A massive and coherent economic stimulus must take place soon to counter the global economic downturn, UN experts said in a report published yesterday in Doha.
The UN called for “massive economic stimulus packages that are coherent and mutually reinforcing on a global basis, and linked with sustainable development imperatives” in its Report on World Economic Situation and Prospects 2009 presented at an international ministerial conference on development financing in the Qatari capital.
The packages “should come on top of the liquidity and recapitalization measures already undertaken by countries in response to the economic crisis,” the report added.
UN economists also proposed “stronger regulation of financial markets and institutions, adequate international liquidity provisioning, an overhaul of the international reserve system and a more inclusive and effective global economic governance, to prevent against any future repetition.”
The report made dire projections for economic growth across the globe next year, with an overall drop in per capita income and developed nations most affected by the global financial crisis.
Developed countries will see a 0.5 percent decline in output, compared with an average growth of 5.3 percent in transition economies and 4.6 percent in developing countries.
World growth will most likely not exceed one percent next year, compared to 2.5 percent this year and rates varying between 3.5 and 4 percent in the four previous years.
US growth will decline by one percent, with the euro zone declining by 0.7 percent and Japan by 0.3 percent. Growth in India, Brazil and Mexico is slated at 7 percent, 2.9 percent and 0.7 percent, respectively.
“But given the great uncertainty prevailing today, a more pessimistic scenario is quite possible,” the report said.
“If the credit crisis continues and confidence is not restored in the financial sector in the coming months,” UN experts explain. “This would bring economic growth in developing countries down to 2.7 percent, dangerously low for their ability to sustain poverty reduction efforts and social and political stability.”
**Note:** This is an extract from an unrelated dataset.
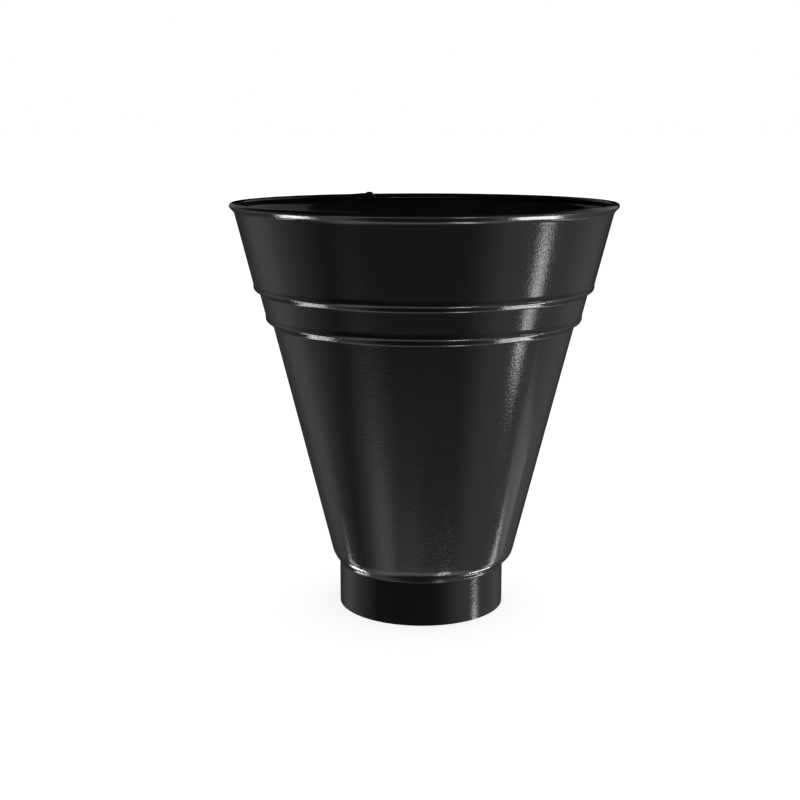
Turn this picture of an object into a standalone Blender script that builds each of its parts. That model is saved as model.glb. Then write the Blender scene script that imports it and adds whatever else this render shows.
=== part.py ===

The US has already launched an economic recovery plan worth US$700 billion and China, the world’s fourth-largest economy, has initiated an unprecedented 4 trillion yuan (US$590 billion) stimulus package.
But steps to inject money in the banking system and lower interest rates have failed to restore confidence.
“With limited space for monetary stimulus, fiscal policy options are needed to reactivate the global economy,” the report said.
It said the total cost of US government action in the face of the financial meltdown has reached US$7 trillion, and that the figure could be around US$11 trillion globally.
Rob Vos, the UN’s Development Policy and Analysis Division chief and lead author of the study, said a fiscal stimulus of the “same order of magnitude” may be needed to keep the world economy from shrinking next year.
But the figures may not be as high as US$7 trillion or US$11 trillion because “those are commitments rather than money actually spent,” he said.
“A stimulus of around one to two percent of GDP across the world should be enough to stave off negative growth,” Vos said.
“Maybe not for 2009 but in 2010 there could be a recovery [if the stimulus package goes ahead] unless markets fall further in the meantime.”
Lauding a “fiscal stimulus to be provided in an internationally coordinated fashion,” the UN economists in the report perceive the crisis as “an opportunity to align fiscal stimulus packages with long-term sustainable development goals,” calling for public investment in infrastructure, food production, health, education and renewable energy sources.
They suggest further scrutiny of reasons behind the weakness of the global financial system, which uses the dollar as its reserve currency.
“With net indebtedness of the United States still growing — to about US$2.7 trillion at the end of 2008, up from US$2.5 trillion in 2007 — a disorderly adjustment of global imbalances and a hard landing of the dollar remain major downside risks,” the experts said.
“In that case, investors might again embark on a ‘flight to safety,’ but this time away from dollar-denominated assets instead of to them, pulling the US economy down further, and the global economy with it,” they said.